The News Leader was not able to get comments from leaders of either SOSS2 or the SKA prior to publication of this article.
The potential for staging in Sperling Park
In her email to city leaders, City Engineer DavisShaw also referenced a facet of the project that led to modifications of the USACE solicitation for bids that was issued in December 2019. She noted that Cottrell potentially could use Sarasota County’s Ted Sperling Park on South Lido as a staging area, which would “make the project less costly and less impactful on the public …”

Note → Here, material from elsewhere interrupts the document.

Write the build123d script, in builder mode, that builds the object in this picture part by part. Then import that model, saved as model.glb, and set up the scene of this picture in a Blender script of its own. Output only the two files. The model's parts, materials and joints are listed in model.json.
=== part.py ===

In late January, Sarasota County Administrator Jonathan Lewis and County Attorney Frederick “Rick” Elbrecht, along with Sarasota Mayor Jen Ahearn-Koch and City Attorney Robert Fournier, signed an agreement county staff had drafted. Laying out terms for use of a portion of the park, that document called for the contractor to carry a specific level of general liability insurance that would cover any damages to county property as a result of the renourishment initiative.
Last year, Ahearn-Koch asked the county commissioners to approve staging in the park, saying the USACE had informed city staff that that could save about $1 million in project expenses. Otherwise, the only staging area the contractor could use would be in the vicinity of the Lido Pavilion.
Yet, county commissioners — especially Charles Hines, who is an attorney — voiced concerns about the potential for reimbursement if the contractor did damage the park.
After the agreement was inked on Jan. 31, the USACE issued an amendment to its Dec. 12, 2019 solicitation package that removed the park as a staging area.